In this play, there is a very important character who is easy to spot as they act not only as a vital character but also as a Greek chorus -a character in Greek tragedies who watches the action, comments on it talking like this directly to the audience-. Alfieri is a born-Italian who has been living on the United States since decades, he works as a lawyer on Red Hook something rather unusual as the majority of the people on the neighborhood are illegal immigrants, with this we can clearly see how his morals and his ideas do not follow a strict pattern of black and white. He is on the side of the law when Eddie goes to him begging for a law to stop the wedding by simply stating “[He has] no recourse in the law”, here even though he is entire with the law he doesn’t talk about the possibility of deporting Rodolpho, Marco or any illegal immigrants as he had been in that position before; this shows us how he stays loyal to the community regardless of the American law. After Rodolpho and Marco are imprisoned because of Eddie he goes and show the readers(or viewers) for the first time how he, against the law, leaves the events to occur by themselves concluding on the death of Rodolpho because of Marco’s self-defense;he, after all, knew Marco’s personality and how his family and his pride were before any American law as he probably, as an immigrant have felt that before, and even if he knew Marco’s future actions he let them out fold. The last moment where part of his loyalty is shown on his last dialogue of the play, finally closing it where he admits “[he] mourns [Eddie] – I admit it – with a certain…alarm’ His lawful and logical mind is kind of distressed by those thoughts but at the same time he (strangely even for himself) admires Eddie’s refusal to ‘settle for half’. Alfieri through this play is as troubled as most of the characters even if he seems intelligent and relaxed, he slips and shows how troubled he id between his routes, the law, and his perspective gives of right and wrong . I think at the end he ends up being loyal to his different views of life as an illegal immigrant and lawyer.

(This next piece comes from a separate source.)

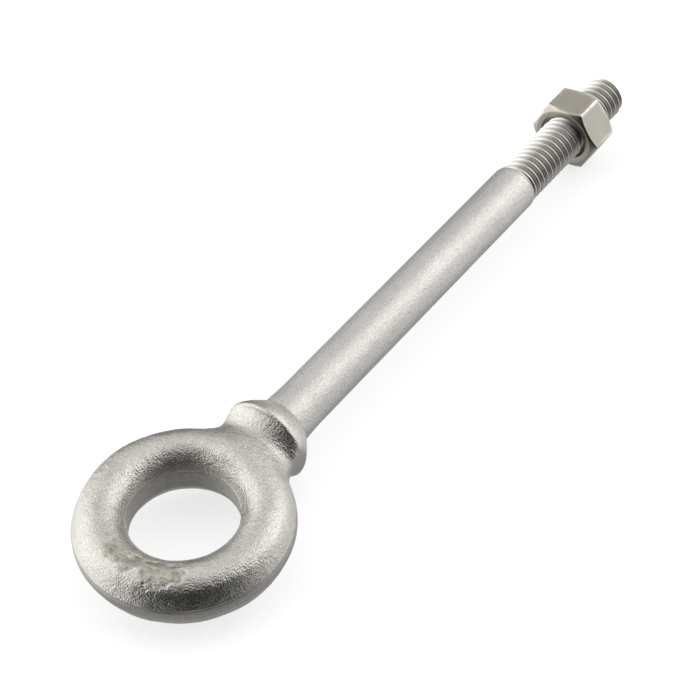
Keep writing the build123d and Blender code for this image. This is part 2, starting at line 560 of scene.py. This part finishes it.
def blasted_steel():
    """Forged stainless steel after shot blasting: fine dimples, duller patches and dark specks."""
    n = Nodes("blasted_steel")
    wall = n.attribute("wall")
    scale = n.attribute("scale")
    grain = n.noise(0.34, detail=2.0, roughness=0.6)
    coarse = n.noise(1.3, detail=2.0)
    patches = n.noise(6.0, detail=4.0, offset=0.013)
    base = n.ramp(patches, [(0.3, grey(0.43, 0.07)), (0.7, grey(0.53, 0.06))])
    specks = n.ramp(grain, [(0.30, grey(0.62, 0.08)), (0.56, grey(1.0, 0.0))])
    colour = n.mix(0.66, base, specks, "MULTIPLY")
    stain = n.ramp(coarse, [(0.35, grey(0.20, 0.15)), (0.65, grey(0.38, 0.12))])
    colour = n.mix(n.maths("MULTIPLY", scale, 0.85), colour, stain)
    trimmed = n.ramp(coarse, [(0.3, grey(0.35, 0.05)), (0.7, grey(0.39, 0.05))])
    # eye: trimmed steel, coloured darker than the other trimmed walls as painted shade for the recess of the
    # hole
    eye = n.ramp(coarse, [(0.3, grey(0.27, 0.09)), (0.7, grey(0.32, 0.09))])
    colour = n.mix(n.attribute("eye_wall"), n.mix(wall, colour, trimmed), eye)
    n.link(colour, n.shader.inputs["Base Color"])
    n.shader.inputs["Metallic"].default_value = 1.0
    rough = n.maths("ADD", n.levels(patches, 0.3, 0.7, 0.33, 0.39), n.levels(grain, 0.3, 0.7, 0.05, -0.05))
    n.link(rough, n.shader.inputs["Roughness"])
    height = n.maths("ADD", grain, n.maths("MULTIPLY", coarse, 0.6))
    height = n.maths("MULTIPLY", height, n.levels(wall, 0, 1, 1.0, 0.25))
    n.link(n.bump(height, 1.0, 0.145), n.shader.inputs["Normal"])
    return n.material


def satin_shank_steel():
    """The plain shank: the same steel, blasted more finely."""
    n = Nodes("satin_shank_steel")
    grain = n.noise(0.30, detail=2.0, roughness=0.6)
    streak = n.noise(0.6, detail=2.0, stretch=(4, 1, 1))
    patches = n.noise(9.0, detail=3.0, offset=0.021)
    base = n.ramp(patches, [(0.3, grey(0.49, 0.05)), (0.7, grey(0.535, 0.04))])
    shade = n.ramp(grain, [(0.30, grey(0.58, 0.06)), (0.56, grey(1.0, 0.0))])
    n.link(n.mix(0.65, base, shade, "MULTIPLY"), n.shader.inputs["Base Color"])
    n.shader.inputs["Metallic"].default_value = 1.0
    n.link(n.levels(grain, 0.3, 0.7, 0.48, 0.38), n.shader.inputs["Roughness"])
    height = n.maths("ADD", grain, n.maths("MULTIPLY", streak, 0.4))
    n.link(n.bump(height, 0.8, 0.12), n.shader.inputs["Normal"])
    return n.material


def thread_steel():
    """Machined thread: light steel on its crests, darkened with painted shade in its grooves, with fine tool
    marks round it.
    """
    n = Nodes("thread_steel")
    fine = n.noise(0.25, detail=2.0, stretch=(1, 3, 3))
    patches = n.noise(3.0, detail=3.0)
    crest = n.ramp(patches, [(0.3, grey(0.55, 0.06)), (0.7, grey(0.62, 0.03))])
    # root: painted shade, the steel coloured darker the deeper the groove
    root = n.ramp(patches, [(0.3, grey(0.32, 0.10)), (0.7, grey(0.40, 0.07))])
    groove = n.levels(n.attribute("groove"), 0.25, 0.9, 0.0, 1.0)
    n.link(n.mix(groove, crest, root), n.shader.inputs["Base Color"])
    n.shader.inputs["Metallic"].default_value = 1.0
    n.link(n.levels(fine, 0.3, 0.7, 0.33, 0.43), n.shader.inputs["Roughness"])
    n.link(n.bump(fine, 0.25, 0.03), n.shader.inputs["Normal"])
    return n.material


def nut_steel():
    """Machined nut: smooth, a little warmer and darker, with faint stains and rubbed corners."""
    n = Nodes("nut_steel")
    cloud = n.noise(4.0, detail=4.0)
    fine = n.noise(0.5, detail=3.0)
    skin = n.ramp(cloud, [(0.3, grey(0.31, 0.15)), (0.7, grey(0.345, 0.11))])
    rubbed = n.ramp(fine, [(0.3, grey(0.52, 0.08)), (0.6, grey(0.68, 0.06))])
    worn = n.maths("MULTIPLY", n.attribute("worn"), n.levels(cloud, 0.4, 0.6, 0.2, 1.0))
    n.link(n.mix(worn, skin, rubbed), n.shader.inputs["Base Color"])
    n.shader.inputs["Metallic"].default_value = 1.0
    n.link(n.levels(fine, 0.3, 0.7, 0.28, 0.36), n.shader.inputs["Roughness"])
    n.link(n.bump(fine, 0.15, 0.03), n.shader.inputs["Normal"])
    return n.material


def floor_paper():
    """Plain pale paper that glows a little, so that it stays near white."""
    n = Nodes("floor_paper")
    fibre = n.noise(1.2, detail=3.0)
    n.link(n.ramp(fibre, [(0.3, grey(0.37, 0.0)), (0.7, grey(0.39, 0.0))]), n.shader.inputs["Base Color"])
    n.shader.inputs["Emission Color"].default_value = (1, 1, 1, 1)
    n.shader.inputs["Emission Strength"].default_value = 0.70
    n.shader.inputs["Roughness"].default_value = 0.9
    return n.material


# ---- build the pieces ----------------------------------------------------------------------
def make_forging():
    step = 0.24
    margin = 1.2
    low = (-RING_OUTER - margin, -RING_OUTER - margin, -COLLAR_RADIUS - margin)
    high = (SHOULDER_X + margin, RING_OUTER + margin, COLLAR_RADIUS + margin)
    points, faces = surface_net(head_distance, low, high, step)
    normals = vertex_normals(points, faces)
    wall, eye_wall = wall_share(points, normals)
    scale = scale_share(points)
    points = forged_skin(points, normals, wall, scale)
    head = new_object("forging", points, faces)
    # eye_wall marks where the head's material paints shade into the eye's hole
    for name, share in (("wall", wall), ("eye_wall", eye_wall), ("scale", scale)):
        write_attribute(head, name, share)
    shank = make_shank()
    for material in (blasted_steel(), satin_shank_steel(), thread_steel()):
        head.data.materials.append(material)
        shank.data.materials.append(material)
    centres = np.zeros(len(shank.data.polygons) * 3)
    shank.data.polygons.foreach_get("center", centres)
    plain, threaded = 1, 2  # in the order of the materials above
    slots = np.where(centres.reshape(-1, 3)[:, 0] > (THREAD_X + 0.3) * MM, threaded, plain)
    shank.data.polygons.foreach_set("material_index", slots.astype(np.int32))
    return head, shank


head, shank = make_forging()
nut = make_nut()
nut.data.materials.append(nut_steel())

for piece in (head, shank):
    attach(piece, "bolt")
    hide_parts("eye_bolt")
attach(nut, "nut")
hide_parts("hex_nut")


# ---- stage: floor, lights and camera -------------------------------------------------------
def make_floor():
    half = 4000
    corners = [(-half, -half, 0), (half, -half, 0), (half, half, 0), (-half, half, 0)]
    floor = new_object("floor", corners, [(0, 1, 2, 3)])
    floor.location.z = cad_box[0][2]
    floor.data.materials.append(floor_paper())
    floor.visible_glossy = False  # the steel mirrors the room's own lower half instead


# The room as directions, for light and for what the steel mirrors: axis, cosines where each
# begins and is full, and how much light it adds to the white room, or takes from it if below 0.
ROOM_LIGHT = 0.95
STUDIO_BOXES = [
    ((-0.35, 0.92, 0.17), 0.42, 0.82, 1.22),
    ((0.60, -0.43, 0.68), 0.78, 0.97, 1.25),
    ((0.85, -0.50, 0.10), 0.60, 0.95, 0.42),
    ((0.53, 0.848, -0.03), 0.84, 0.965, -0.92),
    ((0.0, 0.0, -1.0), 0.45, 0.85, -0.45),
]
# this one takes away a share of all the rest
DARK_SIDE = ((-0.71, -0.69, 0.12), 0.33, 0.62, -0.98)
# except here, because what the pale floor throws back reaches below the dark side
FLOOR_SIDE = ((0.0, 0.0, -1.0), 0.52, 0.72, 1.0)


def make_studio():
    world = bpy.data.worlds.new("studio")
    bpy.context.scene.world = world
    world.use_nodes = True
    tree = world.node_tree
    background = tree.nodes["Background"]
    direction = tree.nodes.new("ShaderNodeTexCoord").outputs["Generated"]

    def lobe(axis, begins, full, amount):
        dot = tree.nodes.new("ShaderNodeVectorMath")
        dot.operation = "DOT_PRODUCT"
        dot.inputs[1].default_value = Vector(axis).normalized()
        tree.links.new(direction, dot.inputs[0])
        spread = tree.nodes.new("ShaderNodeMapRange")
        spread.interpolation_type = "SMOOTHSTEP"
        for key, number in zip(("From Min", "From Max", "To Min", "To Max"), (begins, full, 0.0, amount)):
            spread.inputs[key].default_value = number
        tree.links.new(dot.outputs["Value"], spread.inputs["Value"])
        return spread.outputs["Result"]

    def maths(operation, a, b):
        node = tree.nodes.new("ShaderNodeMath")
        node.operation = operation
        for socket, value in zip(node.inputs, (a, b)):
            if isinstance(value, float):
                socket.default_value = value
            else:
                tree.links.new(value, socket)
        return node.outputs["Value"]

    light = ROOM_LIGHT
    for box in STUDIO_BOXES:
        light = maths("ADD", light, lobe(*box))
    dark = maths("MULTIPLY", lobe(*DARK_SIDE), maths("SUBTRACT", 1.0, lobe(*FLOOR_SIDE)))
    light = maths("MULTIPLY", light, maths("ADD", dark, 1.0))
    tree.links.new(light, background.inputs["Strength"])
    background.inputs["Color"].default_value = (1, 1, 1, 1)


SENSOR_WIDTH = 36  # mm, as is the focal length
FOCAL_LENGTH = 102.3
CAMERA_PLACE = (-0.1550, -0.16386, 0.28311)  # metres
CAMERA_RIGHT = (0.593, -0.805, -0.035)
CAMERA_FORWARD = (0.533, 0.425, -0.731)


def make_camera():
    lens = bpy.data.cameras.new("camera")
    lens.sensor_width = SENSOR_WIDTH
    lens.lens = FOCAL_LENGTH
    lens.clip_end = 20
    camera = bpy.data.objects.new("camera", lens)
    right = Vector(CAMERA_RIGHT).normalized()
    forward = Vector(CAMERA_FORWARD).normalized()
    right = (right - forward * right.dot(forward)).normalized()
    up = right.cross(forward)
    turn = Matrix((right, up, -forward)).transposed().to_4x4()
    camera.matrix_world = Matrix.Translation(CAMERA_PLACE) @ turn
    bpy.context.scene.collection.objects.link(camera)
    bpy.context.scene.camera = camera


make_floor()
make_camera()
make_studio()
bpy.context.scene.view_settings.view_transform = "Standard"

Eddie’s character and loyalty is a very interesting theme to explore. At the beginning we can notice how strong his bond is with his family, especially his niece whom he had adopted as her parents died, he is also really close to the Italian community which he is part of with some of his friends and his lawyer which he talks about his problems to. Like this, we can talk about Eddie’s loyalty and betrayal by separating everyone he is related in two groups his family and his community(which was talked about before). If we start by his Family we need to talk about how his relationship changed for us as readers from the beginning to the middle and end to the play. At first we can see how of a normal and fraternal relationship he has with his adoptive daughter Catherine, but after some more pages and while reaching the climax of the story we can understand his real feelings for her ;at the beginning his loyalty for her was doubtless ,this ,until he started talking about her and making decisions without her opinion being asked as if she was a mere toy achieving a level of possessiveness where he even lies about Rodolpho’s real reason for wanting to marry her saying  things like “he’s only bowin’ to his passport”; for Catherine Eddie has undoubtedly been loyal and respect full to her but that rapidly changed to a strong possessiveness who was hidden from himself as a form of love . Another key person and Eddie’s last known family member is his wife, her loyalty for him was visibly but he stopped being loyal to her outside and inside marriage by having feelings for another woman and by not trusting her enough to tell her his worries; he at the beginning had very minimal loyalty for her which started to fade away as the climax started and which appeared suddenly at the end of the play when he only thinks about her on his death “My B!”.

For me this play Is a good representation of how betrayal can only be achieved when one of the two parties believe there is any kind of loyalty between them, and the higher the expectations of the loyalty the most painful the betrayal gets , as happened with Beatrice. Here it can also be appreciated how being loyal to oneself is as important as being loyal to someone else. Opening the question: What is more important being loyal to someone you love or to yourself? This play opens a lot of questions about Eddie’s position as an antagonist or a tragic hero , something that would have been unachievable if his loyalty and other characters’ loyalty didn’t shift.